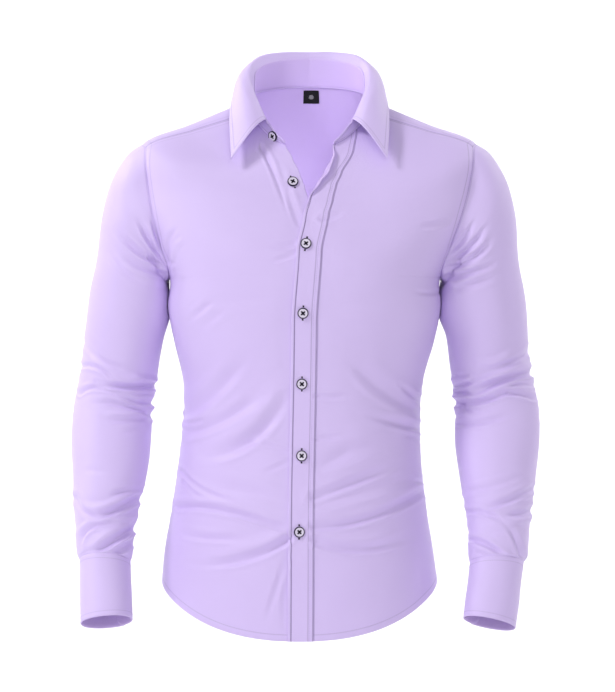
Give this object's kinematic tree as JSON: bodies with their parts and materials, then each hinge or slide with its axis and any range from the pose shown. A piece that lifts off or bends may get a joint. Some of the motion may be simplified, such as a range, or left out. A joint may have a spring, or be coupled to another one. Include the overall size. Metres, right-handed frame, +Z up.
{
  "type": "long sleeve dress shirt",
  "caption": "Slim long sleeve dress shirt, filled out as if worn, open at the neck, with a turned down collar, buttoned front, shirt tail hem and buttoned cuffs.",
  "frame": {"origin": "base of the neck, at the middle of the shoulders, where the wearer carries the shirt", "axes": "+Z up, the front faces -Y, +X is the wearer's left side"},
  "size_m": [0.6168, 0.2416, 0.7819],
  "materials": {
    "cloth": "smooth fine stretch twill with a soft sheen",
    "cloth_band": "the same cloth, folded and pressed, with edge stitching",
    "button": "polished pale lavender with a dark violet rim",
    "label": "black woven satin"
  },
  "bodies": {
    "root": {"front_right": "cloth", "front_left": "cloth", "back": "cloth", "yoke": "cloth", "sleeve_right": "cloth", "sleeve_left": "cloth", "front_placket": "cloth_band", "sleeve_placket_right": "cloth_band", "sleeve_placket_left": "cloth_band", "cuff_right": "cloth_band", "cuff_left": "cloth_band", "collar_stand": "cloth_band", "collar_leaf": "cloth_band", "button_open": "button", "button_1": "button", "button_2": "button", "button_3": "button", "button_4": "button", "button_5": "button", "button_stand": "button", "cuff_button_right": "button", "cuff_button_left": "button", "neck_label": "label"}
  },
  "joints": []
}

TASK INSTRUCTIONS: Give back the data above exactly as it appears.

RESULT OF THIS TASK:
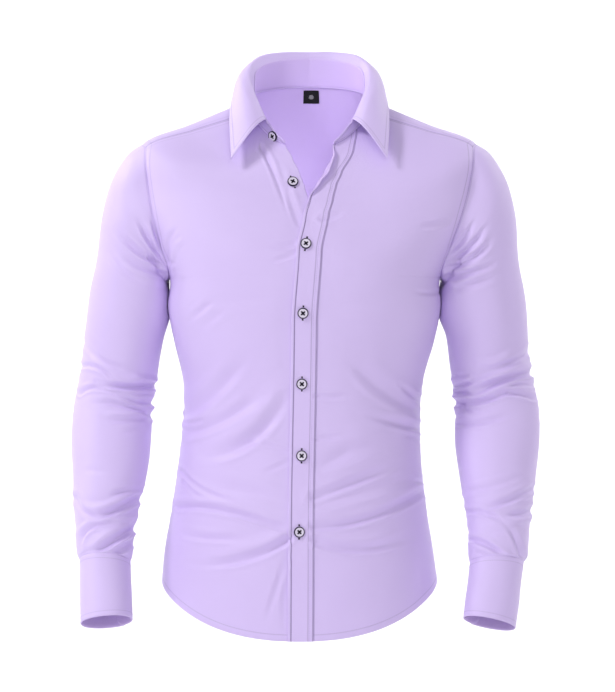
Give this object's kinematic tree as JSON: bodies with their parts and materials, then each hinge or slide with its axis and any range from the pose shown. A piece that lifts off or bends may get a joint. Some of the motion may be simplified, such as a range, or left out. A joint may have a spring, or be coupled to another one. Include the overall size. Metres, right-handed frame, +Z up.
{
  "type": "long sleeve dress shirt",
  "caption": "Slim long sleeve dress shirt, filled out as if worn, open at the neck, with a turned down collar, buttoned front, shirt tail hem and buttoned cuffs.",
  "frame": {"origin": "base of the neck, at the middle of the shoulders, where the wearer carries the shirt", "axes": "+Z up, the front faces -Y, +X is the wearer's left side"},
  "size_m": [0.6168, 0.2416, 0.7819],
  "materials": {
    "cloth": "smooth fine stretch twill with a soft sheen",
    "cloth_band": "the same cloth, folded and pressed, with edge stitching",
    "button": "polished pale lavender with a dark violet rim",
    "label": "black woven satin"
  },
  "bodies": {
    "root": {"front_right": "cloth", "front_left": "cloth", "back": "cloth", "yoke": "cloth", "sleeve_right": "cloth", "sleeve_left": "cloth", "front_placket": "cloth_band", "sleeve_placket_right": "cloth_band", "sleeve_placket_left": "cloth_band", "cuff_right": "cloth_band", "cuff_left": "cloth_band", "collar_stand": "cloth_band", "collar_leaf": "cloth_band", "button_open": "button", "button_1": "button", "button_2": "button", "button_3": "button", "button_4": "button", "button_5": "button", "button_stand": "button", "cuff_button_right": "button", "cuff_button_left": "button", "neck_label": "label"}
  },
  "joints": []
}